Materials provided

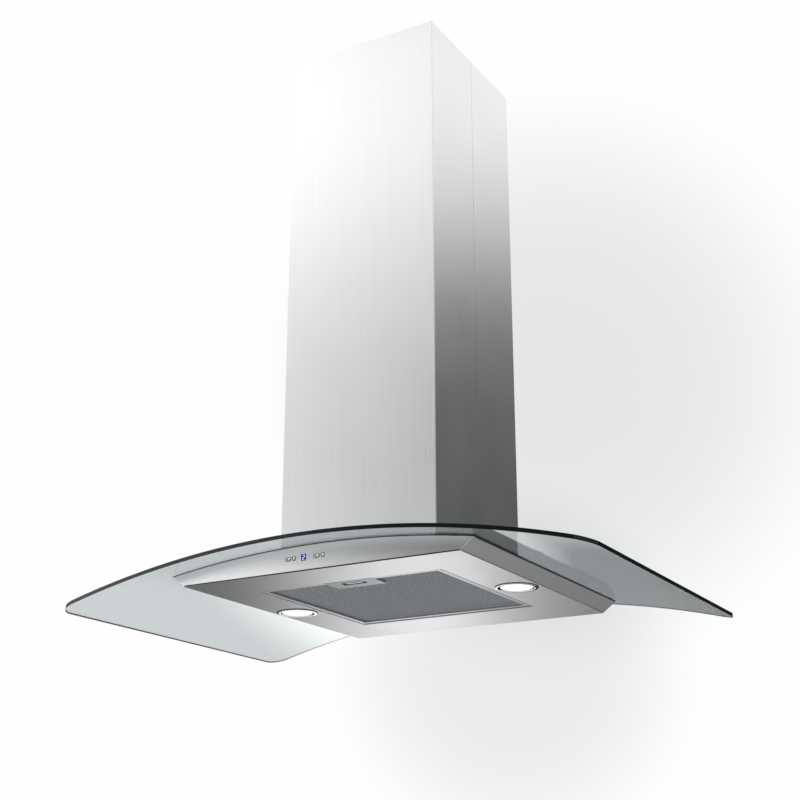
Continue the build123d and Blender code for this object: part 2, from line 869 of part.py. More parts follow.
save(blower_box, "blower_box")

with BuildPart() as blower_cover:
    with BuildSketch(Plane.XZ.offset(post_y)):
        with Locations((0, level(service_middle))):
            Rectangle(service_length + 2 * cover_lap, service_height + 2 * cover_lap)
            with GridLocations(service_length + cover_lap, service_height + cover_lap, 2, 2):
                Circle(screw_radius + screw_fit, mode=Mode.SUBTRACT)
    extrude(amount=sheet)
save(blower_cover, "blower_cover")

with BuildPart() as cover_screws:
    with BuildSketch(Plane.XZ.offset(post_y + sheet)):
        with Locations((0, level(service_middle))):
            with GridLocations(service_length + cover_lap, service_height + cover_lap, 2, 2):
                Circle(screw_head_radius)
    extrude(amount=screw_head_height)
    with BuildSketch(Plane.XZ.offset(post_y + sheet)):
        with Locations((0, level(service_middle))):
            with GridLocations(service_length + cover_lap, service_height + cover_lap, 2, 2):
                Circle(screw_radius)
    extrude(amount=-screw_length)
save(cover_screws, "cover_screws")

# ------------------------------------------------------------------ fan

fan_z = level(fan_height)
scroll_half = scroll_width / 2
outlet_z = level(box_top - sheet)


def scroll_radius(turn):
    """Radius of the scroll's inner wall, which grows evenly from its tongue to its outlet."""
    growth = scroll_outlet_radius - scroll_tongue_radius
    return scroll_tongue_radius + growth * turn / scroll_turns


# the rotor stands as far back as the scroll's foremost point, a quarter turn round, asks
fan_shift = scroll_radius(1 / 4) + scroll_wall + scroll_gap + sheet - post_y


def scroll_outline(wall):
    """The scroll's section across the axis, out to a wall's thickness, in the YZ plane."""
    with BuildSketch(Plane.YZ) as outline:
        with BuildLine():
            turns = [scroll_turns * step / (scroll_points - 1) for step in range(scroll_points)]
            points = [
                (
                    fan_shift - (scroll_radius(turn) + wall) * math.sin(2 * math.pi * turn),
                    fan_z + (scroll_radius(turn) + wall) * math.cos(2 * math.pi * turn),
                )
                for turn in turns
            ]
            spiral = Spline(*points)
            outlet_side = Line(spiral @ 1, (points[-1][0], outlet_z))
            outlet_top = Line(outlet_side @ 1, (fan_shift + scroll_tongue_y - wall, outlet_z))
            tongue = Line(
                outlet_top @ 1, (fan_shift + scroll_tongue_y - wall, points[0][1])
            )
            Line(tongue @ 1, spiral @ 0)
        make_face()
    return outline.sketch


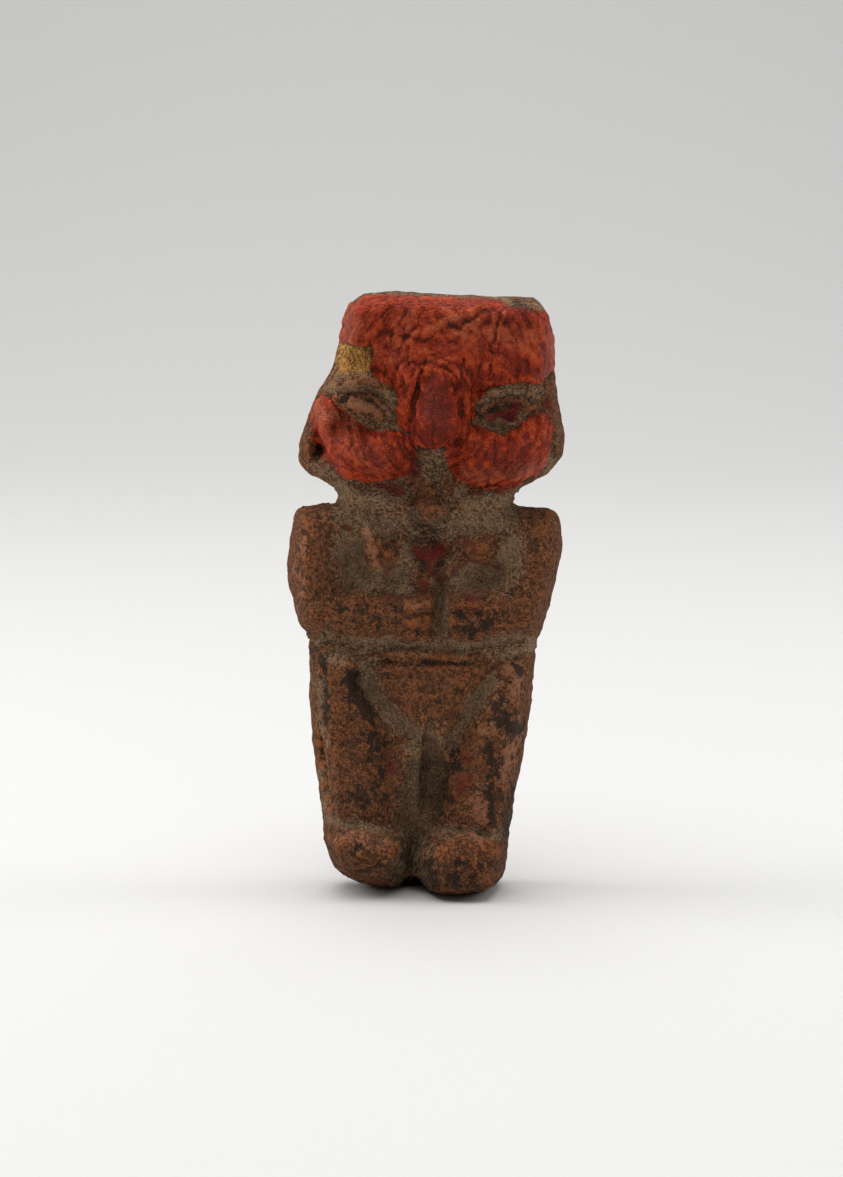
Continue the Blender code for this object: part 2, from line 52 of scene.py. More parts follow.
# What a user would change on the figurine
figurine = {
    "rows": 400,
    "frontColumns": 204,
    "backColumns": 44,
    "softening": 3,  # how often the relief is averaged with its neighbours
    "crispness": 0.22,  # how much prouder the forms stand than they do in the solid, as a share
    "seed": 7,
    # Heights and depths, in hundredths of the figure's height
    "lumps": 0.24,
    "grit": 0.09,
    "pits": 0.2,
    "crumbs": 0.5,
    "paintThickness": 0.14,
    "paintLumps": 0.16,
    "strokeRidges": 0.20,
    "creases": 0.28,
    "creaseWidth": 0.16,  # of the height of the noise whose middle they follow
    "raggedness": 0.45,  # how far the edges of the paint stray
    # How far the places where things are drawn stray, and the size of the waves in which they do
    "formWander": (0.4, 3.0),
    "strokeWander": (0.9, 6.0),
    "lineWander": (0.55, 1.8),
    "markWander": (0.8, 2.0),
    # Noises: the size of the widest waves, how many sizes of wave there are, and what is added to the seed
    "waves": {
        "paintEdge": (1.5, 3, 0),
        "lumps": (4.0, 4, 10),
        "grit": (1.0, 2, 20),
        "pits": (1.3, 2, 30),
        "paintLumps": (1.6, 2, 40),
        "strokeRidges": (1.0, 2, 50),
        "creases": (1.9, 2, 60),
        "creasedPatches": (4.0, 2, 70),
        "crumbs": (0.9, 2, 80),
    },
}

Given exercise
Extract every entry above as it appears.

Result of the task
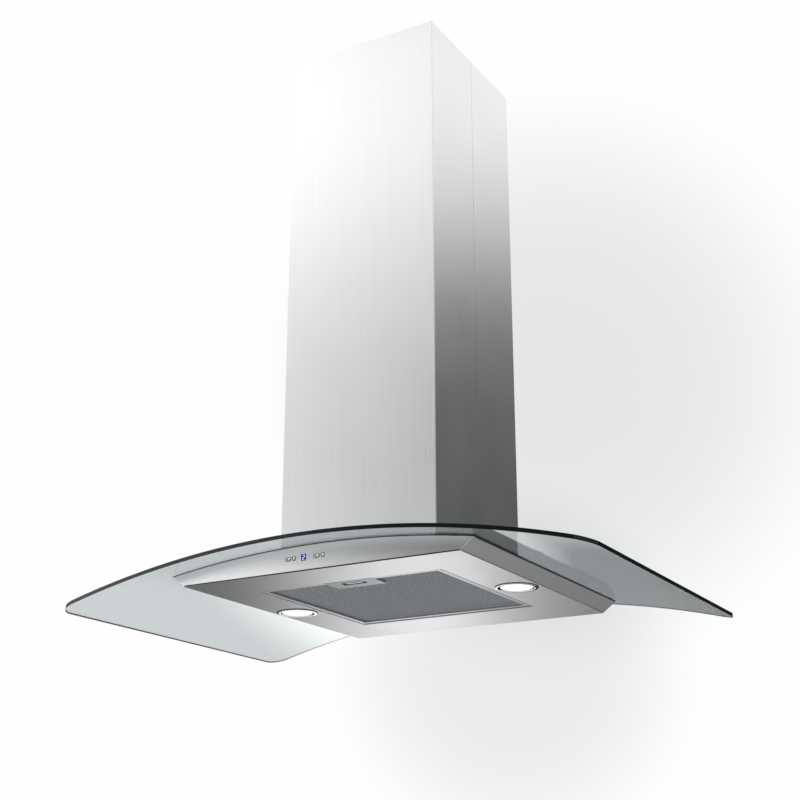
Continue the build123d and Blender code for this object: part 2, from line 869 of part.py. More parts follow.
save(blower_box, "blower_box")

with BuildPart() as blower_cover:
    with BuildSketch(Plane.XZ.offset(post_y)):
        with Locations((0, level(service_middle))):
            Rectangle(service_length + 2 * cover_lap, service_height + 2 * cover_lap)
            with GridLocations(service_length + cover_lap, service_height + cover_lap, 2, 2):
                Circle(screw_radius + screw_fit, mode=Mode.SUBTRACT)
    extrude(amount=sheet)
save(blower_cover, "blower_cover")

with BuildPart() as cover_screws:
    with BuildSketch(Plane.XZ.offset(post_y + sheet)):
        with Locations((0, level(service_middle))):
            with GridLocations(service_length + cover_lap, service_height + cover_lap, 2, 2):
                Circle(screw_head_radius)
    extrude(amount=screw_head_height)
    with BuildSketch(Plane.XZ.offset(post_y + sheet)):
        with Locations((0, level(service_middle))):
            with GridLocations(service_length + cover_lap, service_height + cover_lap, 2, 2):
                Circle(screw_radius)
    extrude(amount=-screw_length)
save(cover_screws, "cover_screws")

# ------------------------------------------------------------------ fan

fan_z = level(fan_height)
scroll_half = scroll_width / 2
outlet_z = level(box_top - sheet)


def scroll_radius(turn):
    """Radius of the scroll's inner wall, which grows evenly from its tongue to its outlet."""
    growth = scroll_outlet_radius - scroll_tongue_radius
    return scroll_tongue_radius + growth * turn / scroll_turns


# the rotor stands as far back as the scroll's foremost point, a quarter turn round, asks
fan_shift = scroll_radius(1 / 4) + scroll_wall + scroll_gap + sheet - post_y


def scroll_outline(wall):
    """The scroll's section across the axis, out to a wall's thickness, in the YZ plane."""
    with BuildSketch(Plane.YZ) as outline:
        with BuildLine():
            turns = [scroll_turns * step / (scroll_points - 1) for step in range(scroll_points)]
            points = [
                (
                    fan_shift - (scroll_radius(turn) + wall) * math.sin(2 * math.pi * turn),
                    fan_z + (scroll_radius(turn) + wall) * math.cos(2 * math.pi * turn),
                )
                for turn in turns
            ]
            spiral = Spline(*points)
            outlet_side = Line(spiral @ 1, (points[-1][0], outlet_z))
            outlet_top = Line(outlet_side @ 1, (fan_shift + scroll_tongue_y - wall, outlet_z))
            tongue = Line(
                outlet_top @ 1, (fan_shift + scroll_tongue_y - wall, points[0][1])
            )
            Line(tongue @ 1, spiral @ 0)
        make_face()
    return outline.sketch


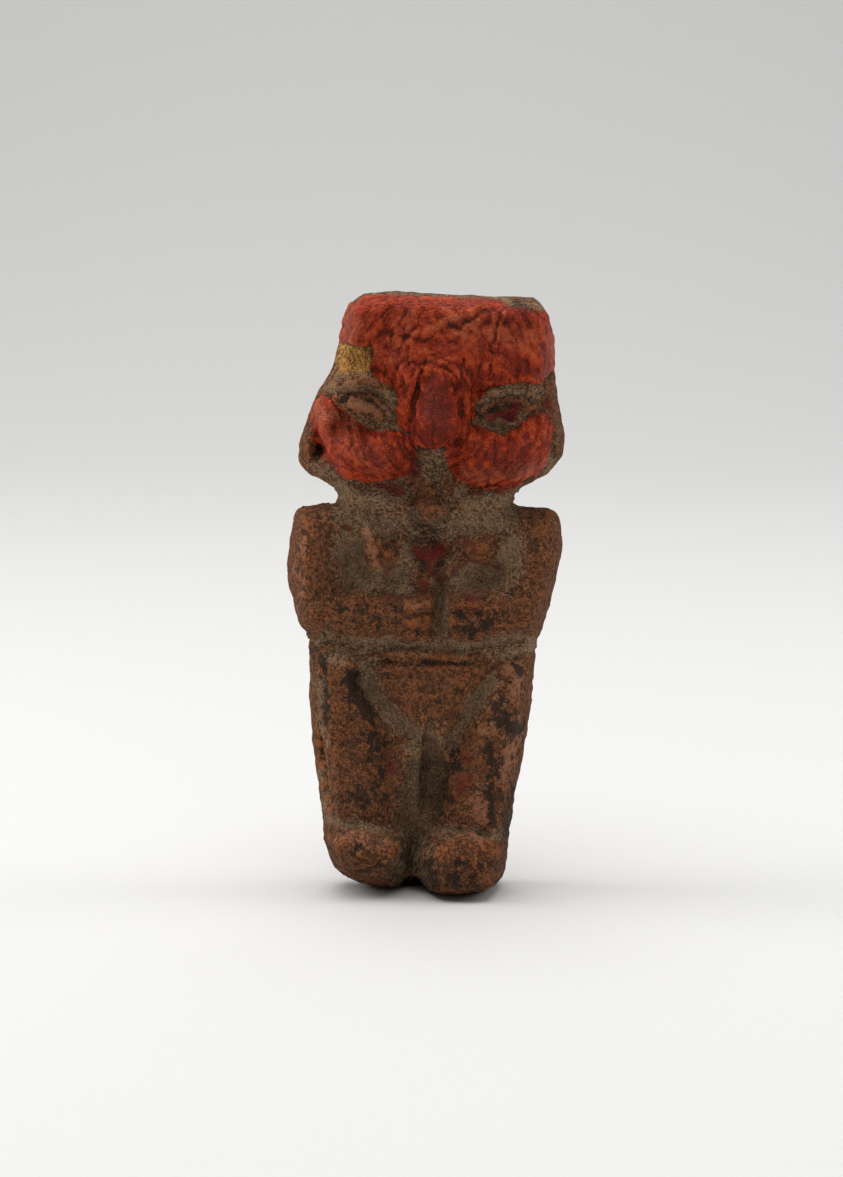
Continue the Blender code for this object: part 2, from line 52 of scene.py. More parts follow.
# What a user would change on the figurine
figurine = {
    "rows": 400,
    "frontColumns": 204,
    "backColumns": 44,
    "softening": 3,  # how often the relief is averaged with its neighbours
    "crispness": 0.22,  # how much prouder the forms stand than they do in the solid, as a share
    "seed": 7,
    # Heights and depths, in hundredths of the figure's height
    "lumps": 0.24,
    "grit": 0.09,
    "pits": 0.2,
    "crumbs": 0.5,
    "paintThickness": 0.14,
    "paintLumps": 0.16,
    "strokeRidges": 0.20,
    "creases": 0.28,
    "creaseWidth": 0.16,  # of the height of the noise whose middle they follow
    "raggedness": 0.45,  # how far the edges of the paint stray
    # How far the places where things are drawn stray, and the size of the waves in which they do
    "formWander": (0.4, 3.0),
    "strokeWander": (0.9, 6.0),
    "lineWander": (0.55, 1.8),
    "markWander": (0.8, 2.0),
    # Noises: the size of the widest waves, how many sizes of wave there are, and what is added to the seed
    "waves": {
        "paintEdge": (1.5, 3, 0),
        "lumps": (4.0, 4, 10),
        "grit": (1.0, 2, 20),
        "pits": (1.3, 2, 30),
        "paintLumps": (1.6, 2, 40),
        "strokeRidges": (1.0, 2, 50),
        "creases": (1.9, 2, 60),
        "creasedPatches": (4.0, 2, 70),
        "crumbs": (0.9, 2, 80),
    },
}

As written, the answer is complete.